Это известие произвело впечатление разорвавшейся бомбы. Двор пришел в панику. Куракин и камергер Шувалов со страху заперлись в комнате прислуги, придворные не смыкали глаз ни днем ни ночью, у каждой двери стояли часовые. Именным указом у покоев императрицы был поставлен гвардейский пикет.
Только через три дня взяли первого злодея. Им оказался подполковник Иван Лопухин, и следственная комиссия в составе Лестока, генерал-прокурора Трубецкого и главы Тайной канцелярии Ушакова приступила к первым допросам.

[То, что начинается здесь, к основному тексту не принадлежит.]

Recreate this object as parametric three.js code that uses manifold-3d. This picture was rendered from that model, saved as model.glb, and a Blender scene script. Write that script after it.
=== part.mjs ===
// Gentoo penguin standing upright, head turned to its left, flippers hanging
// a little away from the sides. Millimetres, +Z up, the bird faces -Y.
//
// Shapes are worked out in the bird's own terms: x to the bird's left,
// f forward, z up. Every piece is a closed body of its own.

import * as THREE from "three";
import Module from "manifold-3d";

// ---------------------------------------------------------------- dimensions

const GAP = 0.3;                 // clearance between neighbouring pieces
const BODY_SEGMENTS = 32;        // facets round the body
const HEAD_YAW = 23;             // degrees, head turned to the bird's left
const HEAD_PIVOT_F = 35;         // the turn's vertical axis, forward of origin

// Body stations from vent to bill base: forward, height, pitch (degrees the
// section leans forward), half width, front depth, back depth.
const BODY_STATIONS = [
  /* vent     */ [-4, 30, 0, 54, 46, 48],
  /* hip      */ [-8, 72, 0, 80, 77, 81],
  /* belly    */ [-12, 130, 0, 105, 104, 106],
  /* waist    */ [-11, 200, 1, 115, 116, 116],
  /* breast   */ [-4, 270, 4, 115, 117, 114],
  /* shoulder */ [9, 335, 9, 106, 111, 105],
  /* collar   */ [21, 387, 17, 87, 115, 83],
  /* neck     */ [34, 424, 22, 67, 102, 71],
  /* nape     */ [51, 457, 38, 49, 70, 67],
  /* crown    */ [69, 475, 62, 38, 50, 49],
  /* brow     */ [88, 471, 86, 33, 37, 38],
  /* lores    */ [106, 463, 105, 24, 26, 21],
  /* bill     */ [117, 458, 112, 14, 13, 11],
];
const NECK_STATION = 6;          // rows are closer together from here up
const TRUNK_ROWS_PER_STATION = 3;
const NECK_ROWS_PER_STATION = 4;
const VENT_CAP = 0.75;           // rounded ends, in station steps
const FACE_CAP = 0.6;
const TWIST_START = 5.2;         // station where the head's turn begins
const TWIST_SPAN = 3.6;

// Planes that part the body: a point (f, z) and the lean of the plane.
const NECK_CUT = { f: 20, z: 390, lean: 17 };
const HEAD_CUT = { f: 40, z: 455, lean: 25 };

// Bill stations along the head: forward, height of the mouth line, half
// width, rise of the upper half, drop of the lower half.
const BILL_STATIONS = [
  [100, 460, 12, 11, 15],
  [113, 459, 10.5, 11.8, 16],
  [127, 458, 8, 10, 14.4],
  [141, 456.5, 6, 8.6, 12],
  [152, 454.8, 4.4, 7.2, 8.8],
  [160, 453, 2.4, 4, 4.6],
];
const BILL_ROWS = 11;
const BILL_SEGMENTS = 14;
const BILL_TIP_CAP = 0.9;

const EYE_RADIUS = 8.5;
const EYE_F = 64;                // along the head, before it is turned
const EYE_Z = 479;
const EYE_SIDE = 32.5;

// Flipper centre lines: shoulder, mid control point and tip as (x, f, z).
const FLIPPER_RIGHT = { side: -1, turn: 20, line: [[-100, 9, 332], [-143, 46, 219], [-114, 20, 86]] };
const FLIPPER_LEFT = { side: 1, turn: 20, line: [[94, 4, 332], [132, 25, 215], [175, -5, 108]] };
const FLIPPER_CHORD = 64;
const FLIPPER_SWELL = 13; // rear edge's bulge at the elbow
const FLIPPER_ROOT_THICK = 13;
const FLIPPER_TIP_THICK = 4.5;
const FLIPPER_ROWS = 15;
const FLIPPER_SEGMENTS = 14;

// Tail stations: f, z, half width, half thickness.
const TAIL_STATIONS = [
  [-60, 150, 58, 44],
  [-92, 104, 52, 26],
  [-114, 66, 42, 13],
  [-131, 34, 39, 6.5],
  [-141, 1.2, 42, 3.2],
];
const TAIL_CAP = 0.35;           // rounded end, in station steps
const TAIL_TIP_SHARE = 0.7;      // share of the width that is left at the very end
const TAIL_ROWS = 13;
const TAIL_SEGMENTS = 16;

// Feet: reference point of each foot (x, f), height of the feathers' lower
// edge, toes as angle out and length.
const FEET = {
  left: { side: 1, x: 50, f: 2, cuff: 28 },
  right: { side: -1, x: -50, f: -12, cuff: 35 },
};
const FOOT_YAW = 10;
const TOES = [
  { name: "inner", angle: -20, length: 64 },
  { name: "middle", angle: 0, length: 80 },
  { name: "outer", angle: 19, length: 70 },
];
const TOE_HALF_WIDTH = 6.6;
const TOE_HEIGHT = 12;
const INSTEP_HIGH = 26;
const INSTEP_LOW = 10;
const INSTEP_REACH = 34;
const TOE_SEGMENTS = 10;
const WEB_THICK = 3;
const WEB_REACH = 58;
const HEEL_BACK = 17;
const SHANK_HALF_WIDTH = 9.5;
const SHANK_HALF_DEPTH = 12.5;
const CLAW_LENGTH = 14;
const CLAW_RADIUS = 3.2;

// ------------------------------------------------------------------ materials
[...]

Лопухина еще не называют отравителем, этому пока нет доказательств, но комиссии известны дерзкие речи молодого подполковника: «При дворе Анны я был камер-юнкером в полковничьем чине, а теперь определен в подполковники и то не знаю куда. Государыня Елизавета ездит в Царское Село и напивается, любит английское пиво и для того берет с собой непотребных людей.Ей и наследницей-то быть нельзя, потому что она незаконная». Не умел Иван Лопухин держать язык за зубами в пьяной компании.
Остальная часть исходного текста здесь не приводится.